When asked whether the Lions contacted the league for clarification, Campbell confirmed they did—but emphasized that he couldn’t disclose what the NFL told them.

“Yeah, we asked on all of that,” Campbell replied. “We asked on all of that, and I can’t tell you all of that.”

Here’s where it turns murky: referee Craig Wrolstad said in his postgame report that the crew received “no assistance from Kansas City or New York.”

Both can’t be true. Someone isn’t telling the truth.

Where’s the Coverage?

A claim this serious—questioning the integrity of officiating during a primetime broadcast—should be front-page news. But on ESPN? Nothing. FOX? Nothing. CBS? Silence.

These are the same outlets that run breaking banners when a backup quarterback tweaks an ankle, and devote entire debate segments to how emotional a coach looks at a press conference.

But when one of the NFL’s own head coaches openly implies that league headquarters influenced officiating? They vanish. Why? Because they’re too financially tied to the NFL.

Each of those networks has multi-million-dollar contracts with the league. Their access, interviews, and game broadcasts depend on it. They’re not going to challenge the hand that sustains them—even if that hand threatens the credibility of the sport itself.
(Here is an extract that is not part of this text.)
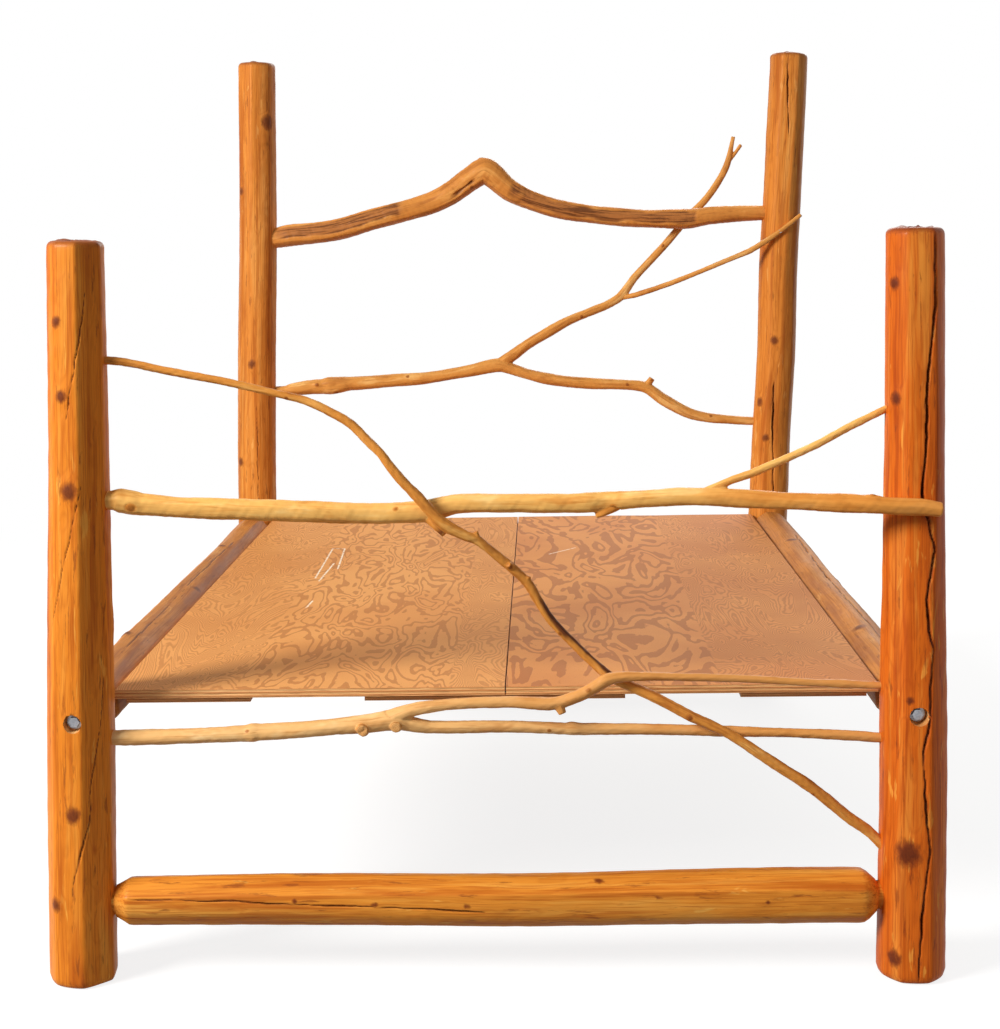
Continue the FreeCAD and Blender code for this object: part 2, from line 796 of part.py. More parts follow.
def slat_start(index):
    return f"{DECK_START} + first_slat_offset + {index}*{SLAT_STEP}"


def strap_spans():
    """(name, left edge, width) of the three lengthwise straps."""
    outer = f"({PANEL_WIDTH} + panel_gap/2 - side_strap_inset)"
    return [
        ("left", f"-{outer}", "side_strap_width"),
        ("centre", "-centre_strap_width/2", "centre_strap_width"),
        ("right", f"{outer} - side_strap_width", "side_strap_width"),
    ]


def screw_profile(length):
    """A countersunk screw pointing up its own Z, its head's top at zero."""
    return [
        ("screw_head_radius", "0"),
        ("screw_radius", "screw_head_height"),
        ("screw_radius", length),
    ]


def screw_hole_profile(length):
    """The screw's countersunk hole, open above its head."""
    grown = [(f"{radius} + screw_clearance", level) for radius, level in screw_profile(length)]
    return [("screw_head_radius + screw_clearance", "-screw_sink*2")] + grown[:2] + [
        (grown[2][0], f"{length} + screw_clearance"),
    ]


def ledger_screw_places():
    """Screws through each ledger into its rail, midway between the slats."""
    places = []
    for side in (-1, 1):
        x = side*size("post_span_width/2 - ledger_inset - ledger_width + screw_sink")
        z = size(f"{LEDGER_TOP} - ledger_thickness/3")
        for index in range(int(size("slat_count")) - 1):
            y = size(f"{slat_start(index)} + (slat_width + {SLAT_STEP})/2")
            places.append(pointing(Vector(x, y, z), ALONG_X*side))
    return places


def slat_screw_places():
    places = []
    x = size("post_span_width/2 - side_rail_radius - slat_end_gap - slat_screw_end")
    for index in range(int(size("slat_count"))):
        middle = size(f"{slat_start(index)} + slat_width/2")
        for side in (-1, 1):
            for shift in (-0.5, 0.5):
                y = middle + shift*size("slat_screw_spacing")
                places.append(pointing(Vector(side*x, y, size(f"{SLAT_TOP} - screw_sink")), -ALONG_Z))
    return places


def strap_screw_places():
    places = []
    for index in range(int(size("slat_count"))):
        y = size(f"{slat_start(index)} + slat_width/2")
        for name, left, width in strap_spans():
            for x in (f"{left} + strap_screw_edge", f"{left} + {width} - strap_screw_edge"):
                places.append(pointing(Vector(size(x), y, size(f"{PANEL_BOTTOM} - screw_sink")), -ALONG_Z))
    return places


holes = {}


def screws(kind, places):
    """A group of equal screws, and the group of holes they pass through."""
    length = f"{kind}_screw_length"
    group = copies(f"{kind}_screws_group", turned(f"{kind}_screw", screw_profile(length)), places)
    drill = turned(f"{kind}_screw_hole", screw_hole_profile(length))
    holes[kind] = copies(f"{kind}_screw_holes", drill, places)
    keep(group, f"{kind}_screws")


# ---------------------------------------------------------------- the bed

screws("ledger", ledger_screw_places())
screws("slat", slat_screw_places())
screws("strap", strap_screw_places())

for side_name, side in (("left", -1), ("right", 1)):
    keep(side_rail(side_name, side), f"{side_name}_side_rail")
    ledger = board(f"{side_name}_ledger_board", "ledger_width", LEDGER_LENGTH, "ledger_thickness")
    place(ledger, x=ledger_x(side), y=LEDGER_START, z=f"{LEDGER_TOP} - ledger_thickness")
    keep(cut(f"{side_name}_ledger_drilled", ledger, [holes["ledger"], holes["slat"]]), f"{side_name}_ledger")

keep(bed_bolts(), "bed_bolts")
keep(bed_bolt_washers(), "bed_bolt_washers")
keep(barrel_nuts(), "bed_bolt_barrel_nuts")

keep(low_end_rail("low_foot_rail_log", "foot", FOOT_Y), "low_foot_rail")
keep(low_end_rail("low_head_rail_log", "head", HEAD_Y), "low_head_rail")

top_branch, foot_lap = footboard_top_branch()
head_branch, head_lap = headboard_branch()
lags, lag_holes = lag_screws([foot_lap, head_lap])
keep(lags, "lapped_branch_lag_screws")
keep(cut("footboard_top_branch_drilled", top_branch, [lag_holes]), "footboard_top_branch")
keep(footboard_low_branch(), "footboard_low_branch")
keep(footboard_diagonal_branch(), "footboard_diagonal_branch")
keep(headboard_top_rail(), "headboard_top_rail")
keep(cut("headboard_branch_drilled", head_branch, [lag_holes]), "headboard_branch")
cutters["right_foot"].append(lag_holes)
cutters["right_head"].append(lag_holes)

for post, (side, end, y) in POSTS.items():
    log = turned(f"{post}_post_log", post_profile(end))
    place(log, x=post_axis_x(post, "0"), y=y, axis=ALONG_Y, angle=f"{post}_lean")
    floor = doc.addObject("Part::Box", f"{post}_floor_trim")
    across = f"({end}_post_base_radius*3)"
    bind(floor, Length=across, Width=across, Height="floor_trim*2")
    place(floor, x=f"{post_axis_x(post, '0')} - {across}/2", y=f"{y} - {across}/2", z="-floor_trim*2")
    keep(cut(f"{post}_post_cut", log, [floor] + cutters[post]), f"{post}_post")

for index in range(int(size("slat_count"))):
    slat = board(f"slat_{index + 1}_board", SLAT_LENGTH, "slat_width", "slat_thickness")
    place(slat, x=f"-{SLAT_LENGTH}/2", y=slat_start(index), z=LEDGER_TOP)
    keep(cut(f"slat_{index + 1}_drilled", slat, [holes["slat"], holes["strap"]]), f"deck_slat_{index + 1}")

for name, left, width in strap_spans():
    strap = board(f"{name}_strap_board", width, f"{PANEL_LENGTH} - 2*strap_setback", "strap_thickness")
    place(strap, x=left, y=f"{DECK_START} + strap_setback", z=SLAT_TOP)
    keep(cut(f"{name}_strap_drilled", strap, [holes["strap"]]), f"{name}_deck_strap")

for name, left, width in (("left", f"-{PANEL_WIDTH} - panel_gap/2", f"{PANEL_WIDTH} + seam_offset"),
                          ("right", "panel_gap/2 + seam_offset", f"{PANEL_WIDTH} - seam_offset")):
    panel = board(f"{name}_panel_board", width, PANEL_LENGTH, "panel_thickness")
    place(panel, x=left, y=DECK_START, z=PANEL_BOTTOM)
    keep(panel, f"{name}_deck_panel")


# ---------------------------------------------------------------- check and write

doc.recompute()
for item in doc.Objects:
    if "Invalid" in item.State or "Error" in item.State:
        raise RuntimeError(f"{item.Name} failed: {item.State}")
for part in parts:
    if part.Shape.isNull() or not part.Shape.isValid():
        raise RuntimeError(f"{part.Label} has no valid shape")

box = FreeCAD.BoundBox()
for part in parts:
    box.add(part.Shape.optimalBoundingBox(False, False))
centre = Vector(-box.Center.x, -box.Center.y, 0)
print("moved to the middle by", round(centre.x, 2), round(centre.y, 2))
print("size", round(box.XLength, 1), round(box.YLength, 1), round(box.ZLength, 1))

os.makedirs("parts", exist_ok=True)
for part in parts:
    shape = part.Shape.copy()
    shape.translate(centre)
    shape.exportStep(f"parts/{part.Label}.step")
    print(part.Label, len(shape.Solids), "solids", round(shape.Volume/1000), "cm3")
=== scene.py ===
import math
import bpy
import numpy as np
from mathutils import Matrix, Vector


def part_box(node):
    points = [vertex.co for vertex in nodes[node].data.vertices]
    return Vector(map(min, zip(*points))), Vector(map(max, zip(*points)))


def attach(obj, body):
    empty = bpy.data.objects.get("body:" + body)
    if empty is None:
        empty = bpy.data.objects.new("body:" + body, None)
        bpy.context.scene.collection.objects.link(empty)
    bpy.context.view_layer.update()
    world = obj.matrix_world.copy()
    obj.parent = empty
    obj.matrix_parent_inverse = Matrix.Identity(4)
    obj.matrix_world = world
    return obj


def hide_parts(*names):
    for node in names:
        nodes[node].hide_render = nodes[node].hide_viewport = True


# The looks of a peeled-log four poster bed: logs with shaved facets, knots and drying
# cracks, natural branches grown from limbs, a rotary-cut fir plywood deck, and steel
# bed bolts in their recesses. Metres; +X right, +Y to the head end, +Z up.

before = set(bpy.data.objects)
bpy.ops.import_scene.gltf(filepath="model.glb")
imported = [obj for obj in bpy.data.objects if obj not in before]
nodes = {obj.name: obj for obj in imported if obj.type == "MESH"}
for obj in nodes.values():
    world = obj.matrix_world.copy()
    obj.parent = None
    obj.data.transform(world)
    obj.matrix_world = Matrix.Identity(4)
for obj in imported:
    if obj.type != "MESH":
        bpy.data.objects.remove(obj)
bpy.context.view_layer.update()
MM = 0.001


# ---------------------------------------------------------------- places read from the frame

def level_centre(node, low, high):
    """The middle of a CAD node's cross-section between two heights."""
    points = np.array([vertex.co for vertex in nodes[node].data.vertices])
    band = points[(points[:, 2] >= low) & (points[:, 2] <= high)]
    return Vector((band.min(axis=0) + band.max(axis=0))/2)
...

Two Conflicting Narratives

According to Dave Birkett of the Detroit Free Press, the NFL’s statement was essentially:

“The league has nothing to add to ref Craig Wrolstad’s pool report that officials had no assistance from New York.”

That’s all. No elaboration, no follow-up—just silence from league headquarters. Meanwhile, the networks responsible for accountability have followed suit.

Fans, players, and observers are left puzzled as to how the NFL can remain this opaque. A touchdown disappeared after over a minute of confusion, and no one in the profit-driven media ecosystem seems inclined to investigate.

The Media’s True Allegiance

Let’s face it—ESPN, FOX, and CBS aren’t shielding the “game”; they’re shielding their partnerships.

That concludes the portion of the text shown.